The Hutchins Center Fiscal Impact Measure shows how much fiscal policy adds to or subtracts from overall economic growth. Use the graph below to explore the total quarterly fiscal impact as well as its components: taxes and spending at the federal, state and local levels. (Methodology »)


Hutchins Center Fiscal Impact Measure Contribution of Fiscal Policy to Real GDP Growth Components of Fiscal Policy Contribution to Real GDP Growth

  • Four-quarter moving average
  • Quarterly fiscal impact
  • Federal spending on goods and services
  • State and local spending on goods and services
  • Taxes and benefit programs

Source: Hutchins Center calculations from Bureau of Economic Analysis data.

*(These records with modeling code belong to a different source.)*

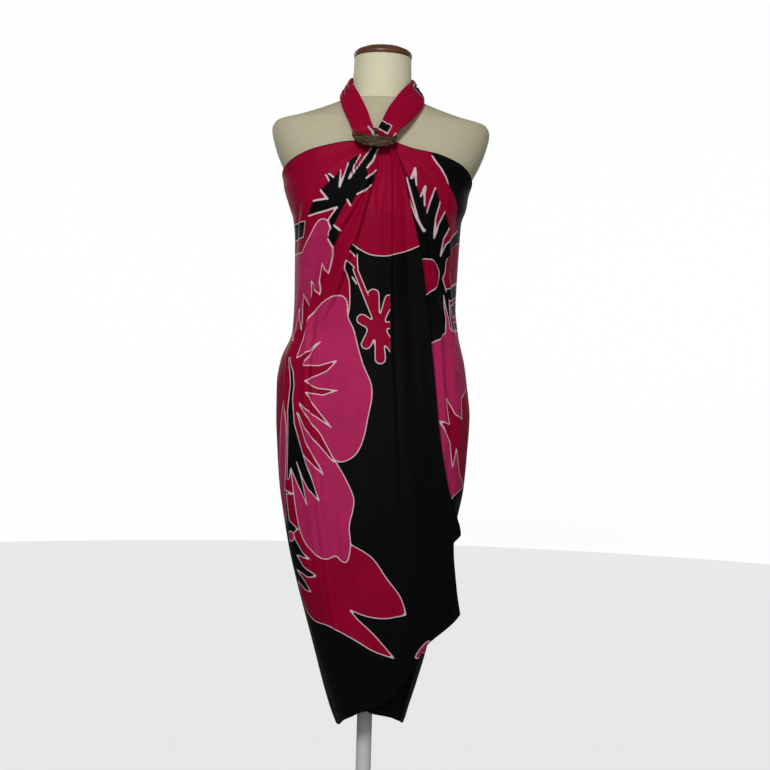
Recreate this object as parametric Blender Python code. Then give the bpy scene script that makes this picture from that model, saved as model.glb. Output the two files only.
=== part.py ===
"""A sarong worn halter style on a limbless dress form.

One rectangle of thin cloth is wrapped round a dress form from the back. Its two top corners
come to the front, go up through a coconut shell ring and are tied behind the neck.
Z is up, the wearer faces -Y, and the origin is on the floor under the middle of the stand.
Sizes in the tables are millimetres.
"""
import math

import bmesh
import bpy
import numpy as np
from mathutils import Matrix, Vector

MM = 0.001
SEAM_GAP = 0.3
CLOTH_WALL = 2.0
OVER_THE_SIDE = None
# Half the gap between two stretches of cloth at the side, as an angle: 0.3 mm at the hips.
SIDE_SEAM = math.radians(0.1)

BASE_RADIUS = 160.0
BASE_EDGE = 6.0
BASE_DOME = 14.0
SOCKET_RADIUS = 22.0
SOCKET_TOP = 52.0
POLE_RADIUS = 14.0
TORSO_BOTTOM = 740.0
NECK_TOP = 1503.0
CAP_RADIUS = 54.0
# Columns: share of the cap's radius, height above its underside.
CAP_PROFILE = ((0.963, 0.0), (1.0, 2.0), (1.0, 7.0), (0.93, 13.0), (0.72, 19.0), (0.38, 23.0), (0.08, 24.0))
# Columns: radius, height.
BASE_PROFILE = (
    (BASE_RADIUS, 0.0),
    (BASE_RADIUS, BASE_EDGE),
    (BASE_RADIUS * 0.72, BASE_EDGE + 3.0),
    (SOCKET_RADIUS * 1.3, BASE_DOME),
    (SOCKET_RADIUS, BASE_DOME + 5.0),
    (SOCKET_RADIUS, SOCKET_TOP),
)

RING_CENTRE = (-10.0, -118.0, 1337.0)
RING_OUTER_RADIUS = 40.0
RING_BAND = 14.0
RING_THICKNESS = 6.0
RING_TILT = math.radians(35.0)
RING_ROLL = math.radians(6.0)

# Shares of the way down a fold at which the tables say how far it stands out.
FRONT_READINGS = (0.0, 0.18, 0.5, 1.0)
BACK_READINGS = (0.0, 0.2, 0.45, 1.0)

# Dress form, one row for each level.
# Columns: height, half width, front depth, back depth, squareness, rise of the back over the front.
FORM_SECTIONS = (
    (TORSO_BOTTOM, 150.0, 92.0, 112.0, 2.2, 0.0),
    (850.0, 165.0, 99.0, 121.0, 2.2, 0.0),
    (950.0, 155.0, 95.0, 108.0, 2.2, 0.0),
    (1055.0, 128.0, 88.0, 88.0, 2.1, 0.0),
    (1130.0, 136.0, 102.0, 92.0, 2.2, 0.0),
    (1200.0, 144.0, 122.0, 96.0, 2.3, 0.0),
    (1255.0, 157.0, 114.0, 97.0, 2.3, 0.0),
    (1300.0, 181.0, 103.0, 95.0, 2.4, 0.0),
    (1335.0, 194.5, 93.0, 90.0, 2.4, 0.0),
    (1366.0, 200.7, 82.0, 80.0, 2.3, 0.0),
    (1381.0, 194.0, 75.0, 73.0, 2.2, 0.0),
    (1395.0, 150.0, 69.0, 68.0, 2.1, 2.0),
    (1412.0, 103.0, 62.0, 64.0, 2.0, 5.0),
    (1424.0, 76.0, 57.0, 60.0, 2.0, 8.0),
    (1436.0, 60.5, 53.0, 57.0, 2.0, 10.0),
    (1452.0, 54.5, 51.0, 53.0, 2.0, 6.0),
    (1475.0, 53.5, 50.0, 51.0, 2.0, 2.0),
    (NECK_TOP, 52.5, 50.0, 50.0, 2.0, 0.0),
)

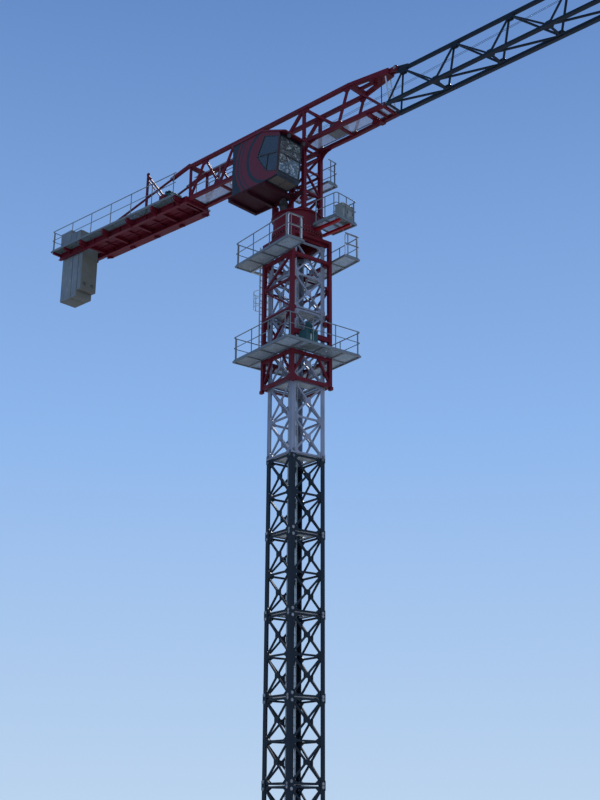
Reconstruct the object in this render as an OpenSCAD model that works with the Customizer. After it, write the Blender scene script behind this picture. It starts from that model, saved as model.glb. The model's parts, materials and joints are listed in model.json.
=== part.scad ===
// Tower crane without a tower head: a square lattice mast with a climbing cage,
// a slewing upper part with a cab, a counter-jib with hung ballast, and the
// first six bays of a triangular jib. Millimetres, full size.
// Origin: centre of the mast's foot. Z is up and the jib points along +X.

/* [Mast] */
// Outer width of the square mast
mast_width = 1600; // [1400:50:2000]
// Height of one mast section
section_height = 3000; // [2700:50:3300]
// Flange width of a mast leg angle
leg_width = 190; // [150:5:220]
// Thickness of a mast leg angle
leg_plate = 24; // [18:1:32]
// Side of a mast bracing tube
mast_brace = 70; // [50:5:90]
// Turn of the mast against the jib in degrees
mast_turn = -9.5; // [-15:0.5:0]

/* [Climbing cage] */
// Distance of a cage leg's centre line from the mast's centre line
cage_half = 940; // [920:5:960]
// Side of a cage leg
cage_leg = 150; // [120:5:160]
// How far the cage reaches down from the mast's top
cage_drop = 6100; // [6000:50:6300]
// Distance of the lower deck's floor below the mast's top
lower_deck_drop = 4800; // [4600:50:5000]
// Distance of the upper deck's floor below the mast's top
upper_deck_drop = 600; // [550:50:800]
// Distance of the decks' outer edge from the mast's centre line
deck_half = 1830; // [1700:10:1900]
// Height of a handrail above its deck
rail_height = 1020; // [950:10:1050]

/* [Slewing unit] */
// Height of the slewing joint above the mast's top
slew_rise = 500; // [450:10:600]
// Radius of the turntable drum
drum_radius = 1060; // [1000:10:1150]
// Side of a slewing tower leg
tower_leg = 160; // [140:5:180]
// Distance of a tower leg from the axis, along the jib
tower_x = 830; // [780:10:880]

/* [Jib] */
// Height of the bottom chords' centre lines above the slewing joint
chord_rise = 3960; // [3900:10:4100]
// Height of the root truss above the bottom chords
truss_height = 1640; // [1500:20:1750]
// Distance of the root truss chords from the jib's centre plane
truss_half = 500; // [460:10:540]
// Distance of the jib's bottom chords from the jib's centre plane
jib_half = 433; // [400:5:480]
// Length of one jib bay
bay = 2500; // [2300:50:2600]
// Side of a jib chord tube
jib_chord = 130; // [110:5:150]
// Side of a jib bracing tube
jib_brace = 70; // [50:5:80]

/* [Counter-jib] */
// Distance of the counter-jib's end from the slewing axis
counter_end = 15930; // [15700:10:16100]
// Upward slope of the counter-jib in degrees
counter_slope = 1.2; // [0:0.1:2]
// Distance of the walkways' outer edge from the centre plane
walk_half = 1100; // [1000:20:1200]
// Depth of the two main beams
counter_beam = 300; // [260:10:340]
// How far the ballast slabs hang below the counter-jib's root
ballast_hang = 2380; // [2150:10:2450]

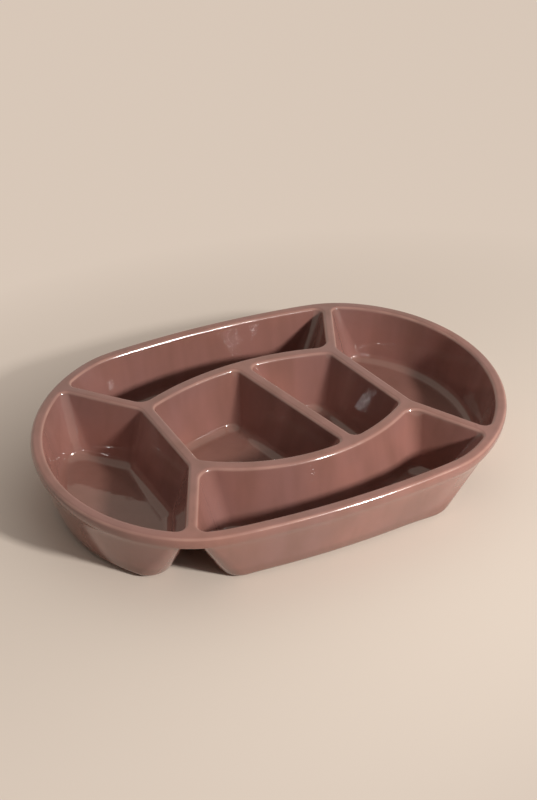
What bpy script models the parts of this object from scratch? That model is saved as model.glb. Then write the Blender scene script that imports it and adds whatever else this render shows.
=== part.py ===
"""Oval snack platter with six wells, in glazed stoneware.

The real platter is one slip-cast, once-fired piece. It is modelled as the forms that it is
made of: a rim band, a web of divider lands, and six drafted cups that hang under them.
Metres, +Z up, +X along the length, +Y to the back. The cups stand on z = 0, and the origin
is under the middle of the rim.
"""

import math

import bmesh
import bpy
import numpy as np

# Whole platter
PLATTER_LENGTH = 0.330
PLATTER_WIDTH = 0.227
PLATTER_HEIGHT = 0.049

# Rim outline: a shallow arc along each side, a half circle's arc at each end, and four
# tighter arcs that ease one into the other
SIDE_RADIUS = 0.622
TIGHT_CORNER_RADIUS = 0.063
OPEN_CORNER_RADIUS = 0.084

# Rim band
BAND_HEIGHT = 0.008
BAND_STEP = 0.0013
BAND_FOOT_RADIUS = 0.0010
RIM_EDGE_RADIUS = 0.0030
RIM_WIDTH = 0.0086
SPOKE_STUB = 0.0070

# Divider lands, between the walls that they part
DIVIDER_WIDTH = 0.0094
SPOKE_WIDTH = 0.0086
LIP_RADIUS = 0.0030
BACK_BULGE = 0.0146
FRONT_BULGE = 0.0255

# Wells, and the cups round them
FLOOR_THICKNESS = 0.0070
FLOOR_RADIUS = 0.0080
FOOT_RADIUS = 0.0075
WALL = 0.0045
CORNER_RADIUS = 0.0055
JUNCTION_RADIUS = 0.0095
# How much rounder a corner gets towards the foot, as a share of the drop from the lip
TIGHT_GROWTH_SHARE = 0.27
OPEN_GROWTH_SHARE = 0.13
RIM_OUTER_LEAN = math.radians(15.5)
RIM_LEAN = math.radians(9.5)
SPOKE_LEAN = math.radians(17.0)
DIVIDER_LEAN = math.radians(16.0)
ARC_LEAN = math.radians(13.5)
CENTRE_LEAN = math.radians(12.0)

# Clearances
SEAM_GAP = 0.0003
OVERRUN = 0.0020

# Places in plan, as shares of the half length and the half width
JUNCTION_SHARES = {
    "back_left": (-0.482, 0.304),
    "front_left": (-0.436, -0.309),
    "back_right": (0.409, 0.397),
    "front_right": (0.515, -0.287),
}
ROOT_SHARES = {
    "back_left": (-0.733, 0.670),
    "front_left": (-0.603, -0.864),
    "back_right": (0.542, 0.851),
    "front_right": (0.700, -0.701),
}
# Ends of the centre divider, as shares of the way round each arc
CENTRE_BACK_SHARE = 0.530
CENTRE_FRONT_SHARE = 0.646

# Mesh density
BAND_STEP_ANGLE = math.radians(5)
GUIDE_STEP_ANGLE = math.radians(1)
LEAST_STEPS = 6
ARC_GUIDE_STEPS = 72
FILLET_STEPS = 3
FOOT_STEPS = 2
CORNER_STEPS = 4
SMOOTH_ANGLE = math.radians(40)

# How far a guide line runs on past its ends: a share of a line or arc, or steps of the rim
RUN_ON_SHARE = 0.25
RUN_ON_STEPS = 12
SIDE_STEPS = {"rim": 16, "spoke": 4, "divider": 4, "arc": 8, "centre": 4}

# Glaze colours, linear: it thins to a lighter brown on the raised edges
RIM_COLOUR = (0.330, 0.175, 0.140)
LAND_COLOUR = (0.300, 0.150, 0.122)
WELL_COLOUR = (0.215, 0.098, 0.080)
GLAZE_ROUGHNESS = 0.15

HALF_LENGTH = PLATTER_LENGTH / 2
HALF_WIDTH = PLATTER_WIDTH / 2
END_RADIUS = HALF_WIDTH
BAND_BOTTOM = PLATTER_HEIGHT - BAND_HEIGHT
LIP_HEIGHT = PLATTER_HEIGHT - LIP_RADIUS
CUP_TOP = BAND_BOTTOM - SEAM_GAP
SEAM_INSET = RIM_WIDTH + SPOKE_STUB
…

Hutchins Center on Fiscal & Monetary Policy

By Louise Sheiner and Sage Belz

The spending and tax policies of federal, state, and local governments added ¾ of a percentage point to growth in Gross Domestic Product in the third quarter, fueled largely by an increase in spending at the state and local level, according to the latest Hutchins’ Fiscal Impact Measure. Inflation-adjusted GDP rose at a 3½ percent annual rate in the quarter.

Fiscal policies neither added to nor subtracted much from economic growth from 2014 through 2017, but have contributed positively to economic activity in recent quarters. Local, state and federal fiscal policy gave more of a boost to economy in the third quarter than at any time since the recession-era stimulus in 2010.

Spending at the state and local level grew at a 3.2 percent annual rate in the quarter. Investment by state and local governments, which had been weak for almost a decade following the Great Recession, has increased in each of the last four quarters and is now at its highest level since 2010. Growth in investment at that level has been shared broadly between intellectual property, structures and equipment. Employment at the state and local level, however, has shown almost zero growth over the last decade, and continues to sit well below its pre-recession levels. State and local governments often use private contractors for investment projects, so gains in real investment are often not mirrored in government employment.

Federal spending rose modestly in the third quarter, mostly the result of higher defense expenditures, and contributed about 1/5 a percentage point to GDP growth. Tax cuts enacted at the beginning of 2018 have boosted consumption and added to the pace of growth for the last three quarters, although the latest reading on the FIM suggests its effects on growth may have begun to taper. Transfers at all levels of government rose modestly in the quarter.

Today’s reading shows that the combination of federal, state, and local spending are providing additional stimulus to the economy beyond what is consistent with trend growth.